Untuk masalah bertahan, terdapat sedikit perbedaan dimana garis pertahanan pada era Pep didorong maju sampai ke garis tengah sehingga pertahanan Barca menjadi high pressing. Resikonya adalah terjadi peristiwa gol counter attack Fernando Torres pada semi final Liga Champions (2011/12) di Camp Nou. Pemain terakhir Barca bahkan sampai berada di depan penyerang Chelsea. What a total football !
Sedangkan Enrique beberapa kali mengusung sepak bola pragmatis. Bertahan jauh ke belakang. Pressing lini pertahanan Barca menjadi konservatif dan terkesan lebih bersabar menunggu di lini belakang, tidak seagresif apa yang ditunjukan Barca bersama Pep.
Walaupun demikian jumlah kemasukan Barca era Enrique lebih sedikit dibandingkan pada era Pep yaitu 38 berbanding 55. Clean sheet Barca era Enrique juga lebih baik dibanding Pep yaitu 33 berbanding 24.
Menghidupkan Raksasa Catalan
Kepelatihan Barca pasca Enrique telah berganti sebanyak 3 generasi. Valverde, Setien, sampai Koeman belum bisa membawa Barcelona kembali pada puncak performanya. Presentase kemenangan total selama kepelatihan Valverde dan Setien hanya 62% dan 64%, dibanding presentase kemenangan total masa kepelatihan Pep dan Enrique yaitu 72% dan 76%.
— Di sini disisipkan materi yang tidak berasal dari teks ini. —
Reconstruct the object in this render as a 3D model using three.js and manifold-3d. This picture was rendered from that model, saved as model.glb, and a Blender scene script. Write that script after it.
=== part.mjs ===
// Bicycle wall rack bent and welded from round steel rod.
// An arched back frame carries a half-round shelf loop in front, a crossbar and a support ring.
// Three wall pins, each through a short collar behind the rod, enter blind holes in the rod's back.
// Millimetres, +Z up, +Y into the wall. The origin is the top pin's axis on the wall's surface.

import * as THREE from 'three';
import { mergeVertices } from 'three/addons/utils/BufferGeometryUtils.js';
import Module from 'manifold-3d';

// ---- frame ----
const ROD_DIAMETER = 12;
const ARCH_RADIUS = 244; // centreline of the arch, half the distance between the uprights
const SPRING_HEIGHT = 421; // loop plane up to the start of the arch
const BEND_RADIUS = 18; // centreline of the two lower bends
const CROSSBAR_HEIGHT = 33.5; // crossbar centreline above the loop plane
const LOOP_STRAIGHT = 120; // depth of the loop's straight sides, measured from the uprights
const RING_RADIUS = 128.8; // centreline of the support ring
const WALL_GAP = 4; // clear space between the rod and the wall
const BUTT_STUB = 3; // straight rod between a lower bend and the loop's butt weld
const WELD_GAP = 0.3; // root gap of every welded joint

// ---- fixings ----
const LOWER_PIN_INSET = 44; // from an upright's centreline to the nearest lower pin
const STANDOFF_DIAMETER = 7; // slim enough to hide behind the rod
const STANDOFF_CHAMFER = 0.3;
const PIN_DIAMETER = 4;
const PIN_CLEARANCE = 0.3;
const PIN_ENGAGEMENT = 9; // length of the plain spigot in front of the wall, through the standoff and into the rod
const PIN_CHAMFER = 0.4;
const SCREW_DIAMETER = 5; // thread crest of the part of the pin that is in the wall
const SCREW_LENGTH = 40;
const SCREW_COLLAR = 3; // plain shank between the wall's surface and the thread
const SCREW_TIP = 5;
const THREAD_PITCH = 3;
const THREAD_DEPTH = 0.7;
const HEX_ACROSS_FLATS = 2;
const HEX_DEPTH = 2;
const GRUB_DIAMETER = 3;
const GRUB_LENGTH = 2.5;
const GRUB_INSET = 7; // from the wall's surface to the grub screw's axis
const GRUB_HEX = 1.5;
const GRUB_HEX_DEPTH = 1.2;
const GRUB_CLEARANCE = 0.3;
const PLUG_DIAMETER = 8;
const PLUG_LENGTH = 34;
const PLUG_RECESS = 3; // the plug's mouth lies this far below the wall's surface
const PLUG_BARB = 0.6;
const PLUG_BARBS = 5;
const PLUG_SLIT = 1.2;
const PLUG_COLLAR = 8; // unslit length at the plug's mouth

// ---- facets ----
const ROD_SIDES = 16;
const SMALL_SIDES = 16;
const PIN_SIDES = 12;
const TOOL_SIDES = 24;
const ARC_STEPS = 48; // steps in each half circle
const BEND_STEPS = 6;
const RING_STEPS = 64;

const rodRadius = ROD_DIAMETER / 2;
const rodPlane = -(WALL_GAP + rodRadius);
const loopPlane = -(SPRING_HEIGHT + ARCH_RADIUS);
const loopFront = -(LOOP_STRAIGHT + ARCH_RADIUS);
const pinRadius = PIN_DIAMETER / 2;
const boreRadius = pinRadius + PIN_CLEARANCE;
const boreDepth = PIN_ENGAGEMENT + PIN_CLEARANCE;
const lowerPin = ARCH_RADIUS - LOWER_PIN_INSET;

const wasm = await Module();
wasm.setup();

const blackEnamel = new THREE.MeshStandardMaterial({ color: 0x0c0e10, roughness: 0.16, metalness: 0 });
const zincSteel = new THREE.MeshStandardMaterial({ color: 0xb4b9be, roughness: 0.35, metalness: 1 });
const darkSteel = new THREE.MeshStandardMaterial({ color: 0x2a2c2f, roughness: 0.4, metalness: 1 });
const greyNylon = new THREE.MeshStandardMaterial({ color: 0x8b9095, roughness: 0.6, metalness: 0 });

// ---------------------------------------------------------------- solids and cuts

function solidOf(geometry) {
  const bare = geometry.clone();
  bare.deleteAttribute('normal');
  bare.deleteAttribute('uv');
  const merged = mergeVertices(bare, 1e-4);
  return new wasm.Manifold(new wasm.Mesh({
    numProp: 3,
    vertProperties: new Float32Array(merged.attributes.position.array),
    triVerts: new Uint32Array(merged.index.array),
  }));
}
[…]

Kombinasi menyerang dan bertahan Barca saat ini tidak seatraktif dulu. Pemain-pemain yang menjadi kunci saat sukses meraih sextuple dan treble mulai termakan usia. Solo run goal Lionel Messi yang sering dilihat pada kurun 2008-2014 sudah sangat jarang. Pergerakan liar La Pulga menjadi semakin lambat dan mudah ditebak. Daya jelajah sudah sangat menurun drastis. Penguasaan bola lini tengah sangat lemah dan miskin kreatifitas. Tiki-taka hanya menjadi filosofi masa lalu.
Berkaca dari dua masa kejayaan tersebut dapat diambil formula bagaimana menghidupkan kembali Raksasa Catalan. Menemukan kembali filosofi bermain Barcelona yang mendominasi dan atraktif, menempatkan La Masia sebagai bahan baku utama membangun tim, melakukan trasnfer efektif sesuai kebutuhan tim, dan tentunya menyamakan visi antara direksi dengan jajaran pelatih.
Sebuah formula sekaligus menjadi pekerjaan rumah yang sangat berat bagi Koeman, atau siapapun pelatih Blaugrana kelak yang ingin memulangkan kembali masa kejayaan ke Camp Nou.